Renault has a huge -- and, to be honest, probably insurmountable -- task in Brazil if it wants to regain second place in the constructors' standings. Alonso and Jacques Villeneuve would need to finish first and second to put Renault ahead, and have the BAR drivers score one point or less. It's not impossible but one would have to say it's highly unlikely.
Villeneuve admitted to struggling at Suzuka, so how is he going to cope with the challenge of Interlagos? The Canadian managed one day behind the wheel at Jerez testing last week and hopes that he will be better prepared. "Hopefully, it will enable me to run more competitively in my last race for the team in Brazil," he said.
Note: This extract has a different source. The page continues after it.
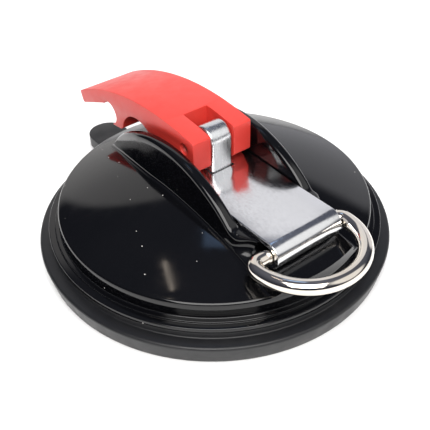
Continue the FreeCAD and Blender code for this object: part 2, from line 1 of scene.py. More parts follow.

For BAR, the main goal is achieving that elusive first win. "It's a circuit where our car will perform very well, better than in Shanghai and Suzuka I feel," said Jenson Button. "This is the last chance we have of a win this season and probably the best chance over the last few races."
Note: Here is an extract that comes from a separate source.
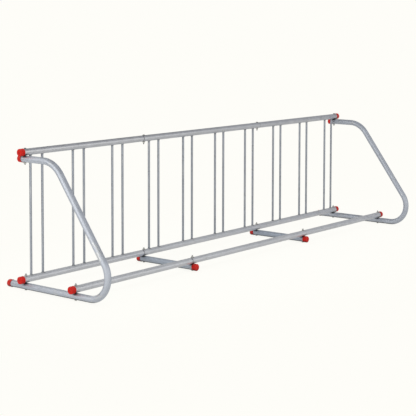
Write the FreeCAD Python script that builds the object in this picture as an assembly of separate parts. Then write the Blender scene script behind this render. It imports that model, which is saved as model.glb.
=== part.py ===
import FreeCAD, Part
import math
import os

# A single-sided floor rack for ten bicycles, bolted together from steel tube.
#
# Two long rails and twenty thin pickets make an upright grid. A third long rail lies
# on the ground in front of it. A bent hoop at each end and two short cross feet carry
# the rails. Each long rail is three sections, whose swaged ends slide into each other.
# A front wheel stands between the lower and front rails, held by a pair of pickets.
#
# Frame: +X runs along the rack, +Y towards its back, +Z up. The floor is Z = 0. The
# origin is the middle of the rack's outline on the floor. Lengths are millimetres.

Vec = FreeCAD.Vector
INCH = 25.4
X_AXIS = Vec(1, 0, 0)
Y_AXIS = Vec(0, 1, 0)
Z_AXIS = Vec(0, 0, 1)

# ---- driving dimensions -------------------------------------------------------------

tube_od = 1.375 * INCH          # every rail, hoop and foot is the same round tube
tube_wall = 2.0
picket_od = 0.5 * INCH

slot_count = 10                 # one wheel slot per bicycle
slot_pitch = 12 * INCH
picket_spacing = 82.3           # between the two pickets that hold one wheel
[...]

Ralf Schumacher's fine performance at Suzuka gave Williams some breathing space from McLaren and the gap between the two teams is now 13 points, in Williams' favour. Again, it's not an impossible gap to close but McLaren seems unlikely to do it. "I really hope we can follow up the great result we had in Suzuka, it is definitely possible with the car we have at the moment," Ralf remarked.
It will be a race of many 'lasts' on Sunday. Last ever race for Jaguar, the last time Ralf and Juan Pablo Montoya will race for Williams, the last time David Coulthard races for McLaren, to name a few. Perhaps I should say probably the last time, as we all know that things in Formula One are never set in stone, but there will be a lot of goodbyes at the end of this season.
Coulthard will drive his 150th GP with McLaren at Interlagos, the most any driver has ever competed with the same team. "There is no denying that Brazil will be a weekend of mixed emotions for me, as it has been a great nine seasons with the team," said the Scot. It's yet to be seen if he will be on the grid next season.
Three Brazilians will take to the grid at Interlagos and for Rubens Barrichello the big question is, can he do it? Can he actually finish his home race? He has not taken the chequered flag in Brazil for nine years in a row, which has to be a record for bad luck really.
Unsurprisingly, this time round the Ferrari driver wants the win, although he would probably be relieved just to finish for once. "Of course the possibility to win is there and that's what I intend to do," said Barrichello. "But I'll try to enjoy the weekend with my fans, my home crowd, but keeping my foot down and hopefully."
Ricardo Zonta lines up for Toyota, as Olivier Panis graciously bowed out a race early so Zonta could compete at home. "Obviously I would like the car to go well because it would be very nice for me to fight for points or a good position at my home race," said Ricardo.
Felipe Massa is the youngest of the Brazilians to race on home soil. Sauber's little hothead did not finish the race in 2002, the last time he competed at Interlagos in F1, so this time around he's hoping to make amends. "Scoring points would be nice, while a podium for me would be fantastic!" Massa commented.
Brazil's end of season slot means the race is taking place seven months later than usual but that doesn't necessarily mean the weather will be any less unpredictable. "Weather conditions are unlikely to be very different -- and that means heavy rain is always a distinct possibility," said Michelin's Pascal Vasselon.
Indeed, the forecast for Sunday is currently predicting rain. Last year's weather in Brazil certainly provided an unpredictable event but rain or not, let's hope the 2004 season goes out on a high -- and with not too many on-track bangs.